In conclusion, the three schema architecture in DBMS design is a crucial component of enabling data independence, security, customization, and optimization. By understanding and implementing this architecture, database designers and administrators can create robust, scalable, and maintainable database systems that meet the evolving needs of users and applications.

1. What are the advantages of using the Three Schema Architecture in DBMS? 

The Three Schema Architecture offers data independence, better security, and data abstraction while providing flexibility for changes at different schema levels without disrupting the whole system.

2. What are the main challenges in implementing the Three Schema Architecture in DBMS? 

The Three Schema Architecture can increase system complexity and performance overhead.

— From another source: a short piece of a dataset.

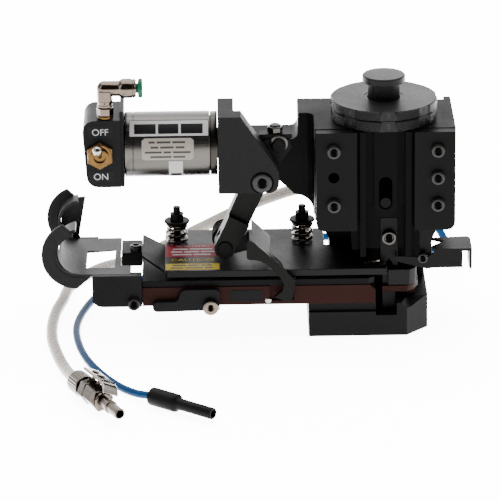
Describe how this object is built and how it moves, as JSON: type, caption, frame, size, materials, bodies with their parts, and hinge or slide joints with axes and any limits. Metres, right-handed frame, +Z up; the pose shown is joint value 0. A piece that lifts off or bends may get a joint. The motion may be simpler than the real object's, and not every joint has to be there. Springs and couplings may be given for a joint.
{
  "type": "terminal crimping applicator",
  "caption": "Pneumatic-feed terminal applicator for a bench crimping press: a setting-dial ram in a cast C-frame, with a strip feed driven by a small air cylinder.",
  "frame": {"origin": "on the ram's axis, on the underside of the base plate", "axes": "+Z up along the ram's stroke towards the press; +X along the strip track towards the scrap side; +Y towards the back"},
  "size_m": [0.2259, 0.2724, 0.1411],
  "materials": {
    "base_steel": "blackened, worn edges",
    "cast_grey": "satin dark grey paint on a casting",
    "black_oxide": "black oxide, oiled",
    "tool_steel": "ground, lightly blackened",
    "spring_steel": "dark oiled wire",
    "bright_steel": "bright, slightly dulled",
    "chrome": "polished",
    "stainless_tube": "turned, polished",
    "brass": "dull",
    "brown_anodised": "brown anodised, matt",
    "black_plate": "gloss black, scratched",
    "guide_sheet": "grey painted sheet",
    "black_plastic": "matt",
    "green_plastic": "matt",
    "clear_hose": "clear, faintly yellowed",
    "blue_hose": "semi-gloss translucent"
  },
  "bodies": {
    "frame": {"base_plate": "base_steel", "frame_column": "cast_grey", "gib_plate_left": "black_oxide", "gib_plate_right": "black_oxide", "anvil": "tool_steel", "exit_plate": "brown_anodised", "track_base": "brown_anodised", "guide_plate": "black_oxide", "drag_stud_left": "black_oxide", "drag_stud_right": "black_oxide", "drag_nut_left": "black_oxide", "drag_nut_right": "black_oxide", "drag_spring_left": "spring_steel", "drag_spring_right": "spring_steel", "release_screw": "bright_steel", "strip_guide": "guide_sheet", "guide_flange_front": "black_plastic", "guide_flange_rear": "black_plastic", "guide_block": "black_plastic", "strip_brake": "black_plastic", "cylinder_bracket": "cast_grey", "pivot_screw": "black_oxide", "cylinder_tube": "stainless_tube", "nose_cap": "stainless_tube", "valve_body": "black_plastic", "toggle_nut": "brass", "elbow_base": "brass", "chute_guard": "guide_sheet", "rear_port_block": "black_oxide", "air_hose": "clear_hose", "signal_hose": "blue_hose", "coupling_body": "bright_steel", "reducer": "black_plastic", "gib_screw_1": "black_oxide", "gib_screw_2": "black_oxide", "gib_screw_3": "black_oxide", "gib_screw_4": "black_oxide", "gib_screw_5": "black_oxide"},
    "ram": {"ram": "black_oxide", "ram_post": "black_oxide", "crimp_punch": "tool_steel", "die_screw": "bright_steel", "plunger_spring": "spring_steel"},
    "dial_upper": {"dial_upper": "black_oxide"},
    "dial_lower": {"dial_lower": "black_oxide"},
    "plunger": {"hold_down_plunger": "bright_steel"},
    "drag": {"drag_plate": "black_plate", "lead_in_flap": "black_oxide"},
    "release": {"release_lever": "black_oxide"},
    "lever": {"feed_lever": "black_oxide", "pawl_pin": "black_oxide", "pawl_spring": "spring_steel"},
    "pawl": {"feed_pawl": "tool_steel"},
    "rod": {"rod_end": "black_oxide", "rod_pin": "black_oxide", "piston_rod": "bright_steel"},
    "toggle": {"toggle_lever": "chrome"},
    "elbow": {"elbow_body": "chrome"},
    "collet": {"elbow_collet": "green_plastic"},
    "latch": {"coupling_latch": "chrome"}
  },
  "joints": [
    {"name": "ram_slide", "type": "slide", "parent": "frame", "child": "ram", "axis": [0, 0, 1], "range_m": [0, 0.03]},
    {"name": "dial_upper_turn", "type": "hinge", "parent": "ram", "child": "dial_upper", "pos_m": [0, 0, 0.1212], "axis": [0, 0, 1], "continuous": true},
    {"name": "dial_lower_turn", "type": "hinge", "parent": "ram", "child": "dial_lower", "pos_m": [0, 0, 0.1155], "axis": [0, 0, 1], "continuous": true},
    {"name": "plunger_slide", "type": "slide", "parent": "ram", "child": "plunger", "axis": [0, 0, 1], "range_m": [0, 0.011], "stiffness_N_per_m": 300, "springref_m": -0.006, "deforming": ["plunger_spring"]},
    {"name": "feed_swing", "type": "hinge", "parent": "frame", "child": "lever", "pos_m": [-0.0644, -0.0075, 0.0847], "axis": [0, 1, 0], "range_deg": [0, 12]},
    {"name": "rod_slide", "type": "slide", "parent": "frame", "child": "rod", "axis": [1, 0, 0], "range_m": [0, 0.0053]},
    {"name": "pawl_lift", "type": "hinge", "parent": "lever", "child": "pawl", "pos_m": [-0.0843, -0.0092, 0.0457], "axis": [0, -1, 0], "range_deg": [0, 6], "stiffness_Nm_per_rad": 0.2, "springref_deg": -20.05},
    {"name": "release_turn", "type": "hinge", "parent": "frame", "child": "release", "pos_m": [-0.0922, -0.03, 0.0194], "axis": [0, 1, 0], "range_deg": [0, 40]},
    {"name": "drag_lift", "type": "slide", "parent": "frame", "child": "drag", "axis": [0, 0, 1], "range_m": [0, 0.00082], "stiffness_N_per_m": 2000, "springref_m": -0.003, "deforming": ["drag_spring_left", "drag_spring_right"]},
    {"name": "toggle_turn", "type": "hinge", "parent": "frame", "child": "toggle", "pos_m": [-0.1486, -0.0255, 0.1014], "axis": [1, 0, 0], "range_deg": [0, 50]},
    {"name": "elbow_turn", "type": "hinge", "parent": "frame", "child": "elbow", "pos_m": [-0.1455, -0.019, 0.13], "axis": [0, 0, 1], "continuous": true},
    {"name": "collet_push", "type": "slide", "parent": "elbow", "child": "collet", "axis": [-1, 0, 0], "range_m": [0, 0.0007], "stiffness_N_per_m": 500, "springref_m": -0.0006},
    {"name": "latch_press", "type": "slide", "parent": "frame", "child": "latch", "axis": [-0.3658, -0.1802, -0.9131], "range_m": [0, 0.0012], "stiffness_N_per_m": 500, "springref_m": -0.001}
  ],
  "couplings": [
    {"joint": "rod_slide", "follows": "feed_swing", "m_per_rad": 0.0248},
    {"joint": "release_turn", "follows": "drag_lift", "rad_per_m": 850}
  ]
}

Implementing and managing multiple schemas requires skilled administrators and designers, which can be resource-intensive.

3. What is the DBMS 3 schema architecture?

The 3-schema model of DBMS segregates data into three tiers: internal, conceptual, and external. Such a model facilitates data abstraction and autonomy through compartmentalization of user views, logical schema, and physical storage of data.

4. What are the three architectures of a database?

The three architectures are 1-tier, 2-tier, and 3-tier. They determine the manner in which users access databases: directly (1-tier), via applications (2-tier), or via presentation, logic, and data layers (3-tier) with more scalability and manageability.